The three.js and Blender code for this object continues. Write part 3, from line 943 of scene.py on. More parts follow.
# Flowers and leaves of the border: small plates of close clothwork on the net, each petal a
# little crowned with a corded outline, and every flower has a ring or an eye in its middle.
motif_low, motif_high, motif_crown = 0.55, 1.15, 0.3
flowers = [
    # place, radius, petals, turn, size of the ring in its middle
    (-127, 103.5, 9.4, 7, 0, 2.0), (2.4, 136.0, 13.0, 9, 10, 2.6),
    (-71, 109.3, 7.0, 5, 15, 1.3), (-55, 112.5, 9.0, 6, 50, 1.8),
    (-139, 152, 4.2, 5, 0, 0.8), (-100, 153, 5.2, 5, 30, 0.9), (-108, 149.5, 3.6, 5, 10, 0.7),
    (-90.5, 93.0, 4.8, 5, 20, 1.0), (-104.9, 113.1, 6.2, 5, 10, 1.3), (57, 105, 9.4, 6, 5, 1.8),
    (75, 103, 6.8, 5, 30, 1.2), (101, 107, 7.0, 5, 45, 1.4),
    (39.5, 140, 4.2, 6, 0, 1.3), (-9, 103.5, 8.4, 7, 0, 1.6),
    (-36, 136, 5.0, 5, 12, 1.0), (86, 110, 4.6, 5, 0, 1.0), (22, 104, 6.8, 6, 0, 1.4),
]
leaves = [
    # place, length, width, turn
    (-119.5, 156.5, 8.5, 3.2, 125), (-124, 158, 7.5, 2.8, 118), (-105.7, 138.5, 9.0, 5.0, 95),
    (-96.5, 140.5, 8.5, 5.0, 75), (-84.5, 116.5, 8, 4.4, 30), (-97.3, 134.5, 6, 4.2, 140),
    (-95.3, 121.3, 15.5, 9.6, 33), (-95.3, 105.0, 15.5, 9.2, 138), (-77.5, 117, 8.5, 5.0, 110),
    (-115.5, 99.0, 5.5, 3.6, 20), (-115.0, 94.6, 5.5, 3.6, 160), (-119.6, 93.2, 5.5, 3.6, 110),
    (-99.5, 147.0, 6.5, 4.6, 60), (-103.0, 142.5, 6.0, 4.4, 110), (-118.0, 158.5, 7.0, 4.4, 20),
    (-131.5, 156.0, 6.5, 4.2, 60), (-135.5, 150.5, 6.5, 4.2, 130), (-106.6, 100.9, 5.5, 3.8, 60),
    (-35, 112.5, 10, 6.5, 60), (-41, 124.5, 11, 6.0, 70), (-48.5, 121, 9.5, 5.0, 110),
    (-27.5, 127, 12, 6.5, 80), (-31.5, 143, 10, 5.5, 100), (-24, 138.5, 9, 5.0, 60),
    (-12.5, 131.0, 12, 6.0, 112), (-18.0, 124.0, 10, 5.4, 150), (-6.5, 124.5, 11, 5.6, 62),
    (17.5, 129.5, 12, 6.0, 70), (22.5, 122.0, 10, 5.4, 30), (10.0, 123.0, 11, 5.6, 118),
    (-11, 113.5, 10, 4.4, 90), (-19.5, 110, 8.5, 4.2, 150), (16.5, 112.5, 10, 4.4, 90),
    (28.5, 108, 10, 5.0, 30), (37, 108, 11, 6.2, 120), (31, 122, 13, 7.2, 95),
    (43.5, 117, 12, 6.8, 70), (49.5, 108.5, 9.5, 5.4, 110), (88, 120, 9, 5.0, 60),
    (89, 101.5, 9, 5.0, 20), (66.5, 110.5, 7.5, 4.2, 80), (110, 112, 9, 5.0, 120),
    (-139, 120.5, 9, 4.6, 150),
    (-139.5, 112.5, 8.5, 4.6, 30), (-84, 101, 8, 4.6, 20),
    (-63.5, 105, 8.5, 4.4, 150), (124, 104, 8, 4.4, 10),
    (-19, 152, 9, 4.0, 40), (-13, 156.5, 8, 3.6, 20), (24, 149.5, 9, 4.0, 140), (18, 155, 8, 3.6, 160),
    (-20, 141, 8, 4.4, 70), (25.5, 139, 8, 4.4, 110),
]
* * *
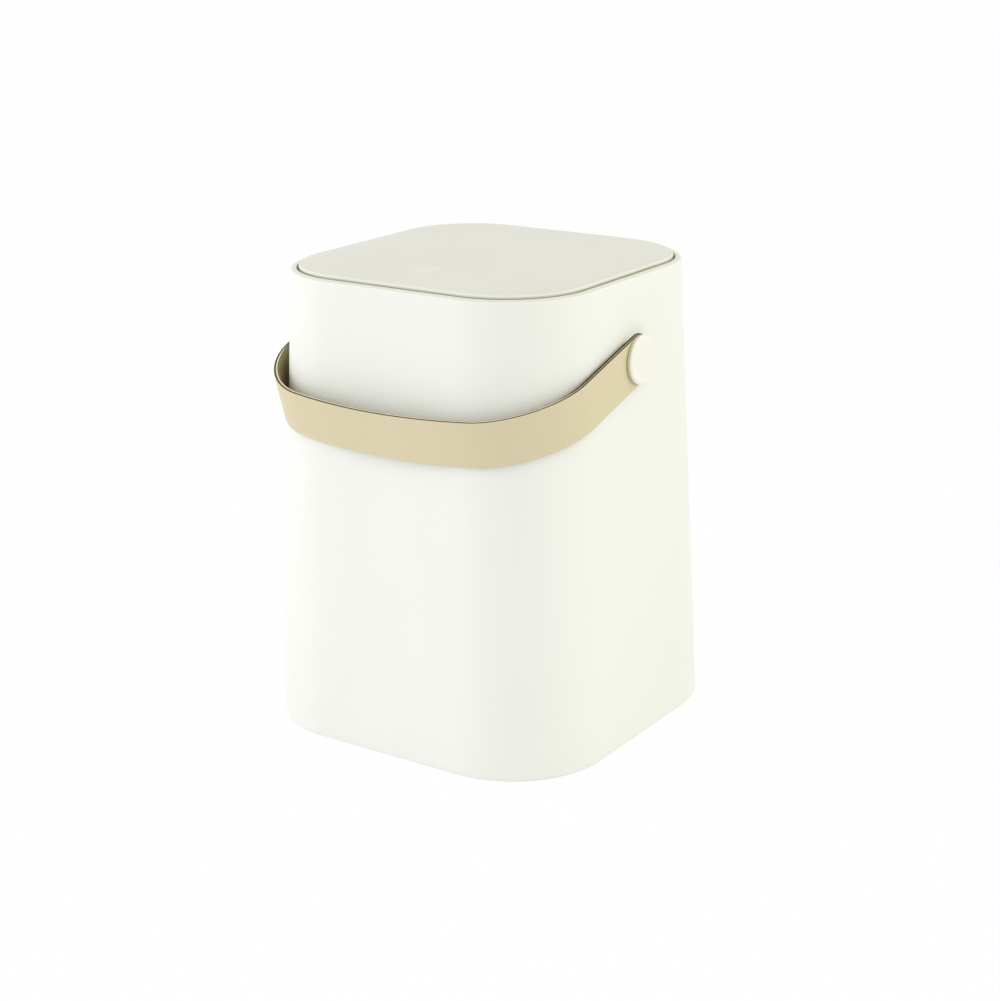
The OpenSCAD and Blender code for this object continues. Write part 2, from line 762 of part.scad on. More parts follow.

§ Exercise goal: Which lines hold the word "this"? Return all of them from the records above.

§ Task response:
The three.js and Blender code for this object continues. Write part 3, from line 943 of scene.py on. More parts follow.
The OpenSCAD and Blender code for this object continues. Write part 2, from line 762 of part.scad on. More parts follow.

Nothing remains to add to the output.